In the late winter, herbaceous peonies should be fertilized with a balanced fertilizer, and the nearby weeds should be removed. After the peonies have done flowering and you have removed the spent flowers, give the plant another application of fertilizer in the summer. It is best to use a fertilizer that is low in nitrogen but high in phosphorus and potassium when feeding tree peonies in winter and late spring. This will assist in encouraging the formation of strong roots and flowers. Approximately one-fourth of the plant’s total feeding requirement should be applied. Then, feed monthly with a formula such as 10-10-10 during the flowering season. Dead plants and flowers will indicate necessary fertilizing, so it is also important to monitor soil moisture levels.
Peonies can be moved, but generally, they don’t like to have their space messed with, so be selective about where you plant them. Transplanting peonies is possible. One week before planting, prepare the soil by incorporating well-rotted compost, manure, and dolomite lime, if necessary. In early spring, plant the root ball in a hole that is twice as wide and twice as deep as the peony ball. Make sure the soil surface around the peony ball is level with the surrounding soil.
Planting of Peonies in the Autumn
The key to good peonies flowering is the correct planting of the roots or division of existing roots. Peonies should be planted in the fall because the plant is entering its dormant phase, making it the ideal time for planting. When planting peonies, make sure to follow these procedures.

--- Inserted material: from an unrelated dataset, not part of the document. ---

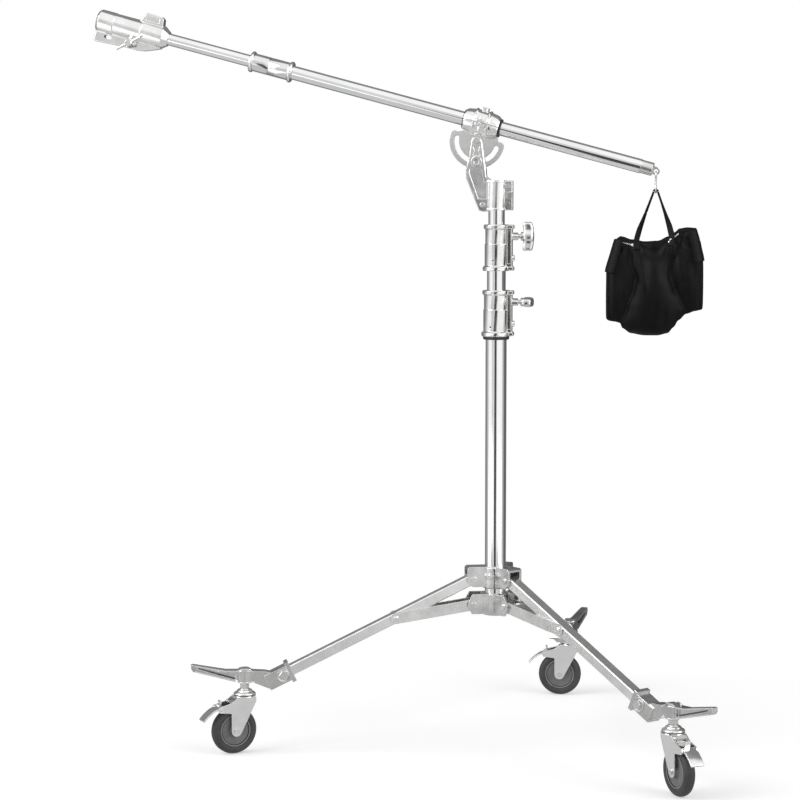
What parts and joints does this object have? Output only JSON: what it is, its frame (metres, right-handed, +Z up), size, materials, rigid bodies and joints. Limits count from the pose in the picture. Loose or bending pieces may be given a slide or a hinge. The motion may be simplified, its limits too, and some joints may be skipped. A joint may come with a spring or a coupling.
{
  "type": "wheeled boom light stand",
  "caption": "Light stand on a folding wheeled base, with a telescoping column, a tilting telescopic boom with a spigot receiver, and a sandbag hung from the boom's tail.",
  "frame": {"origin": "middle of the footprint at floor level", "axes": "+Z up along the column, +X the horizontal direction in which the boom's tail points, +Y to the left of that"},
  "size_m": [1.3532, 1.099, 1.5789],
  "materials": {
    "tube": "polished chrome-plated steel tube",
    "casting": "polished bright casting",
    "plated_steel": "bright zinc-plated pressed steel",
    "bolts": "plated steel",
    "black_rubber": "matte black rubber",
    "tyre_rubber": "dark grey solid rubber",
    "wheel_plastic": "grey moulded plastic",
    "bag_cloth": "black woven nylon",
    "webbing": "black nylon webbing"
  },
  "bodies": {
    "base": {"base_tube": "tube", "brace_hub": "casting", "base_collar": "casting", "collar_ring": "black_rubber"},
    "leg_hub": {"leg_hub": "casting"},
    "leg_left": {"leg_left": "tube", "foot_left": "casting", "foot_bolt_left": "bolts", "caster_stem_left": "plated_steel"},
    "leg_front": {"leg_front": "tube", "foot_front": "casting", "foot_bolt_front": "bolts", "caster_stem_front": "plated_steel"},
    "leg_back": {"leg_back": "tube", "foot_back": "casting", "foot_bolt_back": "bolts", "caster_stem_back": "plated_steel"},
    "brace_left": {"brace_left": "plated_steel"},
    "brace_front": {"brace_front": "plated_steel"},
    "brace_back": {"brace_back": "plated_steel"},
    "caster_left": {"caster_fork_left": "plated_steel", "axle_left": "bolts"},
    "caster_front": {"caster_fork_front": "plated_steel", "axle_front": "bolts"},
    "caster_back": {"caster_fork_back": "plated_steel", "axle_back": "bolts"},
    "wheel_left": {"wheel_core_left": "wheel_plastic", "tyre_left": "tyre_rubber"},
    "wheel_front": {"wheel_core_front": "wheel_plastic", "tyre_front": "tyre_rubber"},
    "wheel_back": {"wheel_core_back": "wheel_plastic", "tyre_back": "tyre_rubber"},
    "pedal_left": {"brake_pedal_left": "plated_steel"},
    "pedal_front": {"brake_pedal_front": "plated_steel"},
    "pedal_back": {"brake_pedal_back": "plated_steel"},
    "base_knob": {"base_knob": "casting"},
    "middle_section": {"middle_tube": "tube", "middle_collar": "casting"},
    "middle_knob": {"middle_knob": "casting"},
    "top_section": {"top_tube": "tube"},
    "head": {"tilt_bracket": "casting", "lug_bolt_lower": "bolts", "lug_bolt_upper": "bolts", "tilt_bolt": "bolts"},
    "tilt_lock": {"tilt_lock_handle": "bolts"},
    "boom_clamp": {"boom_saddle": "casting", "boom_cap": "casting", "clamp_gasket_head": "black_rubber", "clamp_gasket_tail": "black_rubber"},
    "boom": {"boom_outer_tube": "tube", "boom_lock_sleeve": "casting", "tail_cap": "tube"},
    "twist_nut": {"boom_twist_nut": "casting"},
    "inner_boom": {"boom_inner_tube": "tube", "receiver_head": "casting"},
    "receiver_screw": {"receiver_screw": "bolts"},
    "hook": {"sandbag_hook": "bolts"},
    "bag": {"sandbag": "bag_cloth", "bag_strap": "webbing"}
  },
  "joints": [
    {"name": "leg_hub_slide", "type": "slide", "parent": "base", "child": "leg_hub", "axis": [0, 0, 1], "range_m": [0, 0.2921]},
    {"name": "leg_fold_left", "type": "hinge", "parent": "leg_hub", "child": "leg_left", "pos_m": [0.14863, -0.10201, 0.361], "axis": [0.2874, -0.9578, 0], "range_deg": [0, 52.03]},
    {"name": "leg_fold_front", "type": "hinge", "parent": "leg_hub", "child": "leg_front", "pos_m": [0.23291, -0.12194, 0.361], "axis": [0.6858, 0.7278, 0], "range_deg": [0, 52.03]},
    {"name": "leg_fold_back", "type": "hinge", "parent": "leg_hub", "child": "leg_back", "pos_m": [0.20803, -0.03899, 0.361], "axis": [-0.9732, 0.23, 0], "range_deg": [0, 52.03]},
    {"name": "brace_fold_left", "type": "hinge", "parent": "base", "child": "brace_left", "pos_m": [0.14863, -0.10201, 0.3065], "axis": [-0.2874, 0.9578, 0], "range_deg": [0, 84.98]},
    {"name": "brace_fold_front", "type": "hinge", "parent": "base", "child": "brace_front", "pos_m": [0.23291, -0.12194, 0.3065], "axis": [-0.6858, -0.7278, 0], "range_deg": [0, 84.98]},
    {"name": "brace_fold_back", "type": "hinge", "parent": "base", "child": "brace_back", "pos_m": [0.20803, -0.03899, 0.3065], "axis": [0.9732, -0.23, 0], "range_deg": [0, 84.98]},
    {"name": "caster_swivel_left", "type": "hinge", "parent": "leg_left", "child": "caster_left", "pos_m": [-0.3207, -0.24282, 0.12], "axis": [0, 0, 1], "continuous": true},
    {"name": "caster_swivel_front", "type": "hinge", "parent": "leg_front", "child": "caster_front", "pos_m": [0.58952, -0.45799, 0.12], "axis": [0, 0, 1], "continuous": true},
    {"name": "caster_swivel_back", "type": "hinge", "parent": "leg_back", "child": "caster_back", "pos_m": [0.32075, 0.43787, 0.12], "axis": [0, 0, 1], "continuous": true},
    {"name": "wheel_spin_left", "type": "hinge", "parent": "caster_left", "child": "wheel_left", "pos_m": [-0.34128, -0.25702, 0.05], "axis": [0.5678, -0.8231, 0], "continuous": true},
    {"name": "wheel_spin_front", "type": "hinge", "parent": "caster_front", "child": "wheel_front", "pos_m": [0.6024, -0.47942, 0.05], "axis": [0.8572, 0.515, 0], "continuous": true},
    {"name": "wheel_spin_back", "type": "hinge", "parent": "caster_back", "child": "wheel_back", "pos_m": [0.29575, 0.43809, 0.05], "axis": [-0.0087, -1, 0], "continuous": true},
    {"name": "brake_left", "type": "hinge", "parent": "caster_left", "child": "pedal_left", "pos_m": [-0.36844, -0.27576, 0.098], "axis": [-0.5678, 0.8231, 0], "range_deg": [0, 18]},
    {"name": "brake_front", "type": "hinge", "parent": "caster_front", "child": "pedal_front", "pos_m": [0.6194, -0.5077, 0.098], "axis": [-0.8572, -0.515, 0], "range_deg": [0, 18]},
    {"name": "brake_back", "type": "hinge", "parent": "caster_back", "child": "pedal_back", "pos_m": [0.26276, 0.43838, 0.098], "axis": [0.0087, 1, 0], "range_deg": [0, 18]},
    {"name": "base_knob_turn", "type": "hinge", "parent": "base", "child": "base_knob", "pos_m": [0.22353, -0.08765, 0.9536], "axis": [1, 0, 0], "range_deg": [0, 360]},
    {"name": "middle_slide", "type": "slide", "parent": "base", "child": "middle_section", "axis": [0, 0, 1], "range_m": [-0.0405, 0.43]},
    {"name": "middle_knob_turn", "type": "hinge", "parent": "middle_section", "child": "middle_knob", "pos_m": [0.22353, -0.08765, 1.0926], "axis": [1, 0, 0], "range_deg": [0, 360]},
    {"name": "top_slide", "type": "slide", "parent": "middle_section", "child": "top_section", "axis": [0, 0, 1], "range_m": [-0.0265, 0.4]},
    {"name": "head_pan", "type": "hinge", "parent": "top_section", "child": "head", "pos_m": [0.19653, -0.08765, 1.18], "axis": [0, 0, 1], "continuous": true},
    {"name": "tilt_lock_turn", "type": "hinge", "parent": "head", "child": "tilt_lock", "pos_m": [0.15453, -0.08765, 1.2504], "axis": [0, 1, 0], "range_deg": [0, 180]},
    {"name": "boom_tilt", "type": "hinge", "parent": "head", "child": "boom_clamp", "pos_m": [0.15453, -0.08765, 1.2939], "axis": [0, 1, 0], "range_deg": [-60, 15]},
    {"name": "boom_slide", "type": "slide", "parent": "boom_clamp", "child": "boom", "axis": [0.9653, 0, -0.2612], "range_m": [-0.1, 0.377]},
    {"name": "twist_nut_turn", "type": "hinge", "parent": "boom", "child": "twist_nut", "pos_m": [0.16445, -0.08765, 1.33058], "axis": [0.9653, 0, -0.2612], "range_deg": [0, 180]},
    {"name": "inner_boom_slide", "type": "slide", "parent": "boom", "child": "inner_boom", "axis": [0.9653, 0, -0.2612], "range_m": [-0.3, 0.179]},
    {"name": "receiver_screw_turn", "type": "hinge", "parent": "inner_boom", "child": "receiver_screw", "pos_m": [-0.59438, -0.08765, 1.50482], "axis": [0, 1, 0], "range_deg": [0, 360]},
    {"name": "hook_swing", "type": "hinge", "parent": "boom", "child": "hook", "pos_m": [0.5317, -0.08765, 1.228], "axis": [0, 1, 0], "range_deg": [-25, 37]},
    {"name": "bag_swing", "type": "hinge", "parent": "hook", "child": "bag", "pos_m": [0.5317, -0.08765, 1.185], "axis": [0, -1, 0], "range_deg": [-20, 20]}
  ],
  "couplings": [
    {"joint": "leg_fold_left", "follows": "leg_hub_slide", "rad_per_m": 3.1083},
    {"joint": "leg_fold_front", "follows": "leg_hub_slide", "rad_per_m": 3.1083},
    {"joint": "leg_fold_back", "follows": "leg_hub_slide", "rad_per_m": 3.1083},
    {"joint": "brace_fold_left", "follows": "leg_hub_slide", "rad_per_m": 5.0772},
    {"joint": "brace_fold_front", "follows": "leg_hub_slide", "rad_per_m": 5.0772},
    {"joint": "brace_fold_back", "follows": "leg_hub_slide", "rad_per_m": 5.0772}
  ]
}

- Prepare your soil. Start with a test of the soil. Peonies thrive in soil with a pH that ranges from slightly acidic to neutral. Peonies can’t stand having their feet wet, so it’s important to fertilize the soil well and give them enough space to drain. Peonies can be grown successfully in clay or sandy soil, provided the soil is appropriately adjusted.
- Get familiar with the anatomy of the peony root. Herbaceous peonies have main fleshy and thick tuberous roots with a crown that resembles a head and secondary roots that are thin and fibrous.
- Dig the plant gently, remove the soil, and discard everything that has gone bad before dividing a herbaceous peony that has reached maturity. Find the buds or eyes that range in color from pink to white and are located at the very top of the crown. To do this, take a sharp knife and cut the crown into wedges. Make sure there are at least three to five buds and one to two large main roots in each wedge for the next year’s growth to flourish.
- Dig a deep hole when planting herbaceous barefoot peonies (either those you’ve purchased or those you’ve divided from an established plant). After the peony has been placed in the hole, only one to two inches of the earth should be used to cover the upper buds or eyes of the plant. Make sure the buds are planted the right way up. Flowers would not emerge the next spring if they were planted too deeply.
- Deeper planting is required for a tree peony that has bare roots. Dig a generous hole. If the root was grafted, the graft union must be between four and six inches below the earth’s surface. It is recommended that the stem junction be two inches below the surface of the earth if the peony is grown on its rootstock.